GIVEN EXERCISE: Reproduce all of the data exactly.

SUPPLIED INFORMATION:
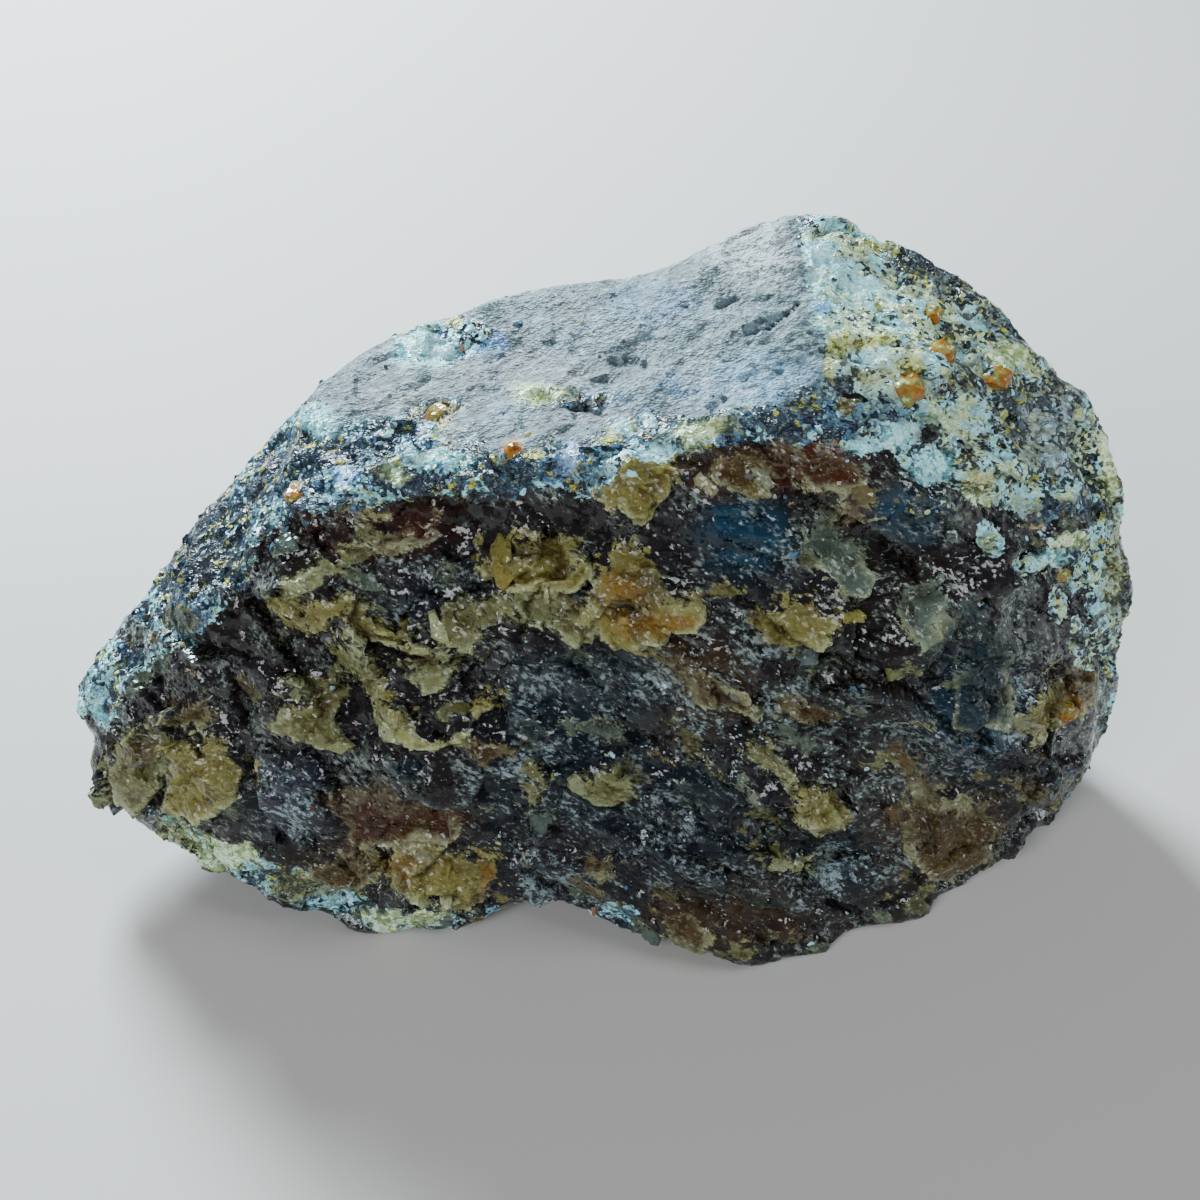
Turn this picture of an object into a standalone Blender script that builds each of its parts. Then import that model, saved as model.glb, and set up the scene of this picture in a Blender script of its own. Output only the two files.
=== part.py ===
"""A lump of raw amber, broken from a larger block: one closed solid.

The lump is blocked out from the corners of its main faces, then worn and broken
the way the real one is: a saddle in the crest, a notch in the nose, a hollow
between its two front feet, raised plates and pits, and a small flat it rests on.
X runs along its length, the broken front face looks along -Y, and Z is up.
Sizes below are in millimetres, and the finished mesh is in metres.
"""
import bmesh
import bpy
import numpy as np

MM = 0.001
SEED = 7

# Size of the mesh facets, and how far wear rounds the corners and then the surface.
FACET = 2.35
CORNER_WEAR = 0.45
SURFACE_WEAR = 0.22

# Corners of the main faces, each row read from left to right.
CREST = [
    (-30.4, 10, 49.2), (-20.3, 13, 54.8), (2, 18, 58.6), (12, 18, 63.4),
    (17, 18, 65), (22.5, 17, 64.8), (32.2, 15, 61.3), (38.8, 12, 57.6),
    (43.5, 10, 55), (48.2, 8, 50.8), (53, 5, 45.4), (55.3, 3, 39.6),
]
NOSE = [(-36.4, 8, 42.3), (-41.5, 5, 37.2), (-53.8, 0, 22.6), (-58.8, -4.5, 18.2), (-56, -10, 12)]
BROW = [
    (-38, -8, 40.3), (-28, -11, 48.5), (-15.3, -12, 52.4), (8.8, -13, 57.4),
    (17.6, -13, 58.9), (25, -11.5, 56.4), (32, -11, 51.8), (45, -6.5, 40.5),
]
BELLY = [
    (-50, -14.5, 20), (-38, -21.5, 22), (-20, -24.5, 20), (0, -24.5, 25),
    (15, -25.5, 25), (28, -22.5, 25), (42, -14.5, 25), (53, -6, 22),
]
FEET = [
    (-55.8, -13, 7.6), (-42.4, -19.8, 6), (-32.2, -23, 0.2), (-21.8, -23, -1),
    (10.5, -27.8, -1), (17, -28.6, -1), (22, -26.2, -1), (35.3, -21.7, -1),
    (41.5, -18, -0.6), (51.8, -11.8, -0.4), (57.2, -6.2, 3.5),
]
RIGHT_END = [(57.4, 0, 29.5), (58.8, -2, 21), (59.2, -4, 7), (57.4, 4, 14)]
BACK = [(-46, 8, 16), (-30, 18.5, 26), (-8, 25.5, 32), (16, 28.5, 36), (38, 24.5, 32), (52, 12, 26)]
HEEL = [(-38, 10, 4), (-22, 17, 2), (6, 23, 1.5), (34, 22, 2.5), (50, 11, 3)]
SOLE = [(-22, 4, -1), (-10, 12, -1), (18, 14, -1), (30, 6, -1)]
MAIN_CORNERS = CREST + NOSE + BROW + BELLY + FEET + RIGHT_END + BACK + HEEL + SOLE

# Broad hollows and swellings: middle, half-widths, and how far the middle moves.
WORN_FORMS = {
    "saddle_in_the_crest": ((4.5, 20, 59), (17, 15, 10), (0, -0.8, -3.2)),
    "dip_left_of_the_saddle": ((-12, 16, 56), (11, 12, 8), (0, 0, -1.3)),
    "hollow_in_the_top": ((-6, 4, 54), (22, 12, 9), (0, 0, -1.6)),
    "shoulder_left": ((-33, 4, 45), (9, 12, 7), (0.3, 0, -0.9)),
    "notch_in_the_nose": ((-58, -9, 14.6), (6, 8, 2.6), (2.2, 0.6, 0)),
    "undercut_below_the_brow": ((-16, -14, 45), (17, 7, 5.5), (0, 3.0, 0)),
    "undercut_right_of_the_boss": ((24, -16, 44), (9, 8, 7), (0, 2.2, -0.4)),
    "hollow_between_the_feet": ((-3, -26, 7), (11, 12, 17), (0, 3.4, 0)),
    "arch_between_the_feet": ((-4.5, -26, 0), (15, 10, 6), (0, 0.8, 3.0)),
    "left_foot_swell": ((-20, -24, 7), (8, 7, 6), (0, -1.6, 0)),
    "right_foot_swell": ((12, -27, 3), (7, 6, 5), (0.4, -1.0, 0)),
    "hollow_above_left_foot": ((-34, -24, 14), (10, 8, 6), (0, 2.0, 0)),
    "hollow_right_of_middle": ((30, -24, 20), (8, 8, 10), (0, 1.8, 0)),
    "dip_in_the_right_end": ((58, -2, 19), (6, 9, 4), (-1.5, 0, 0)),
    "dip_in_the_back": ((-2, 29, 22), (20, 10, 13), (0, -2.4, 0)),
    "swell_low_on_the_back": ((24, 27, 12), (12, 9, 8), (0, 1.6, 0)),
}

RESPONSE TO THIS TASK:
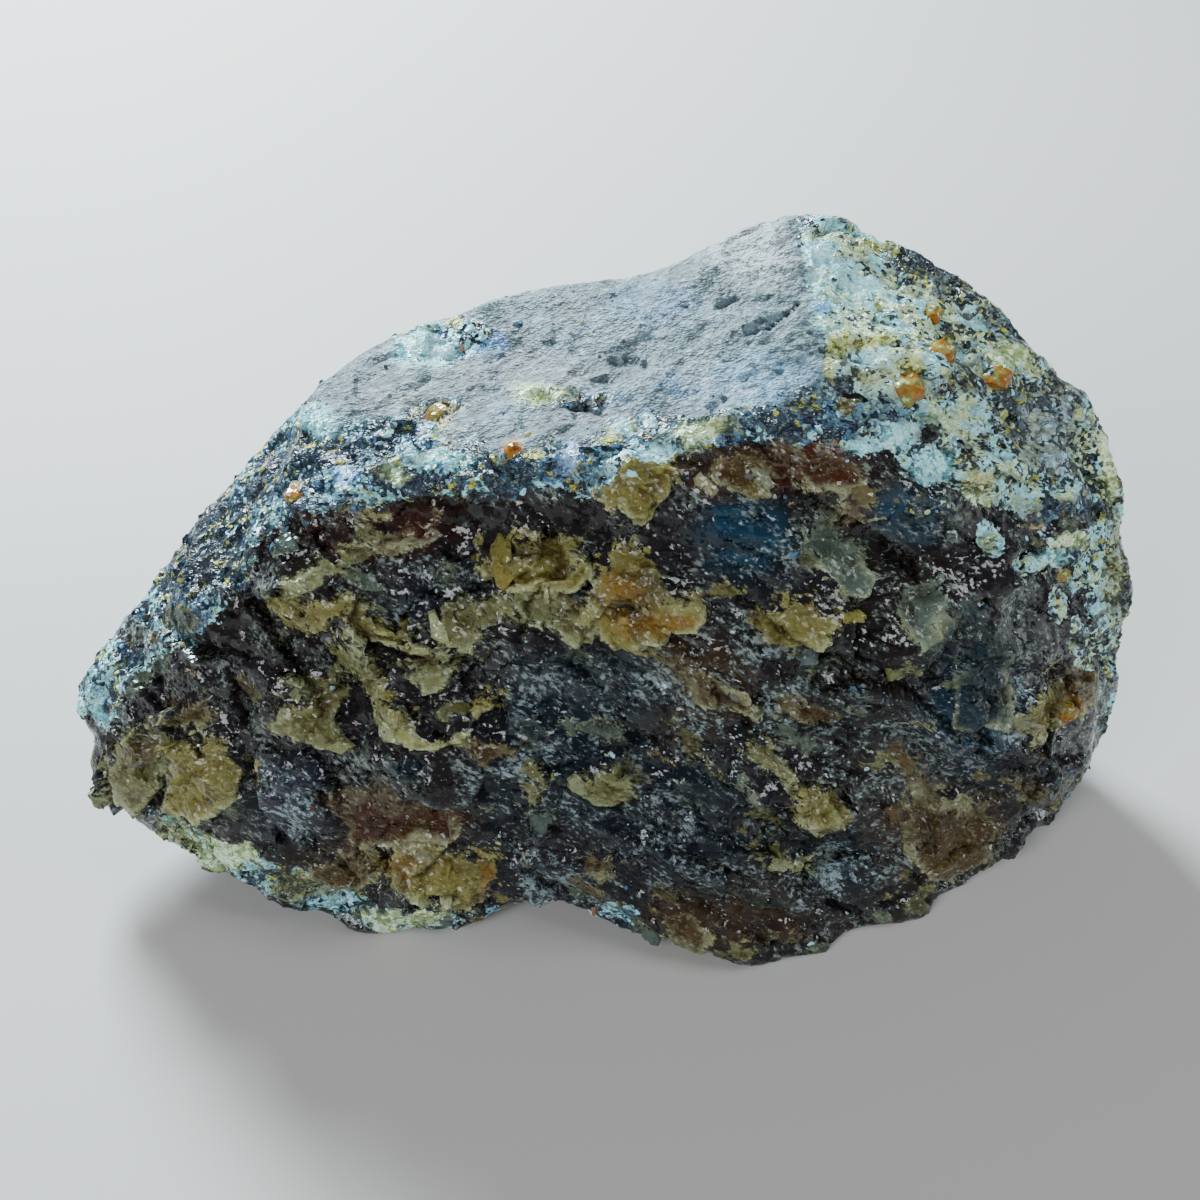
Turn this picture of an object into a standalone Blender script that builds each of its parts. Then import that model, saved as model.glb, and set up the scene of this picture in a Blender script of its own. Output only the two files.
=== part.py ===
"""A lump of raw amber, broken from a larger block: one closed solid.

The lump is blocked out from the corners of its main faces, then worn and broken
the way the real one is: a saddle in the crest, a notch in the nose, a hollow
between its two front feet, raised plates and pits, and a small flat it rests on.
X runs along its length, the broken front face looks along -Y, and Z is up.
Sizes below are in millimetres, and the finished mesh is in metres.
"""
import bmesh
import bpy
import numpy as np

MM = 0.001
SEED = 7

# Size of the mesh facets, and how far wear rounds the corners and then the surface.
FACET = 2.35
CORNER_WEAR = 0.45
SURFACE_WEAR = 0.22

# Corners of the main faces, each row read from left to right.
CREST = [
    (-30.4, 10, 49.2), (-20.3, 13, 54.8), (2, 18, 58.6), (12, 18, 63.4),
    (17, 18, 65), (22.5, 17, 64.8), (32.2, 15, 61.3), (38.8, 12, 57.6),
    (43.5, 10, 55), (48.2, 8, 50.8), (53, 5, 45.4), (55.3, 3, 39.6),
]
NOSE = [(-36.4, 8, 42.3), (-41.5, 5, 37.2), (-53.8, 0, 22.6), (-58.8, -4.5, 18.2), (-56, -10, 12)]
BROW = [
    (-38, -8, 40.3), (-28, -11, 48.5), (-15.3, -12, 52.4), (8.8, -13, 57.4),
    (17.6, -13, 58.9), (25, -11.5, 56.4), (32, -11, 51.8), (45, -6.5, 40.5),
]
BELLY = [
    (-50, -14.5, 20), (-38, -21.5, 22), (-20, -24.5, 20), (0, -24.5, 25),
    (15, -25.5, 25), (28, -22.5, 25), (42, -14.5, 25), (53, -6, 22),
]
FEET = [
    (-55.8, -13, 7.6), (-42.4, -19.8, 6), (-32.2, -23, 0.2), (-21.8, -23, -1),
    (10.5, -27.8, -1), (17, -28.6, -1), (22, -26.2, -1), (35.3, -21.7, -1),
    (41.5, -18, -0.6), (51.8, -11.8, -0.4), (57.2, -6.2, 3.5),
]
RIGHT_END = [(57.4, 0, 29.5), (58.8, -2, 21), (59.2, -4, 7), (57.4, 4, 14)]
BACK = [(-46, 8, 16), (-30, 18.5, 26), (-8, 25.5, 32), (16, 28.5, 36), (38, 24.5, 32), (52, 12, 26)]
HEEL = [(-38, 10, 4), (-22, 17, 2), (6, 23, 1.5), (34, 22, 2.5), (50, 11, 3)]
SOLE = [(-22, 4, -1), (-10, 12, -1), (18, 14, -1), (30, 6, -1)]
MAIN_CORNERS = CREST + NOSE + BROW + BELLY + FEET + RIGHT_END + BACK + HEEL + SOLE

# Broad hollows and swellings: middle, half-widths, and how far the middle moves.
WORN_FORMS = {
    "saddle_in_the_crest": ((4.5, 20, 59), (17, 15, 10), (0, -0.8, -3.2)),
    "dip_left_of_the_saddle": ((-12, 16, 56), (11, 12, 8), (0, 0, -1.3)),
    "hollow_in_the_top": ((-6, 4, 54), (22, 12, 9), (0, 0, -1.6)),
    "shoulder_left": ((-33, 4, 45), (9, 12, 7), (0.3, 0, -0.9)),
    "notch_in_the_nose": ((-58, -9, 14.6), (6, 8, 2.6), (2.2, 0.6, 0)),
    "undercut_below_the_brow": ((-16, -14, 45), (17, 7, 5.5), (0, 3.0, 0)),
    "undercut_right_of_the_boss": ((24, -16, 44), (9, 8, 7), (0, 2.2, -0.4)),
    "hollow_between_the_feet": ((-3, -26, 7), (11, 12, 17), (0, 3.4, 0)),
    "arch_between_the_feet": ((-4.5, -26, 0), (15, 10, 6), (0, 0.8, 3.0)),
    "left_foot_swell": ((-20, -24, 7), (8, 7, 6), (0, -1.6, 0)),
    "right_foot_swell": ((12, -27, 3), (7, 6, 5), (0.4, -1.0, 0)),
    "hollow_above_left_foot": ((-34, -24, 14), (10, 8, 6), (0, 2.0, 0)),
    "hollow_right_of_middle": ((30, -24, 20), (8, 8, 10), (0, 1.8, 0)),
    "dip_in_the_right_end": ((58, -2, 19), (6, 9, 4), (-1.5, 0, 0)),
    "dip_in_the_back": ((-2, 29, 22), (20, 10, 13), (0, -2.4, 0)),
    "swell_low_on_the_back": ((24, 27, 12), (12, 9, 8), (0, 1.6, 0)),
}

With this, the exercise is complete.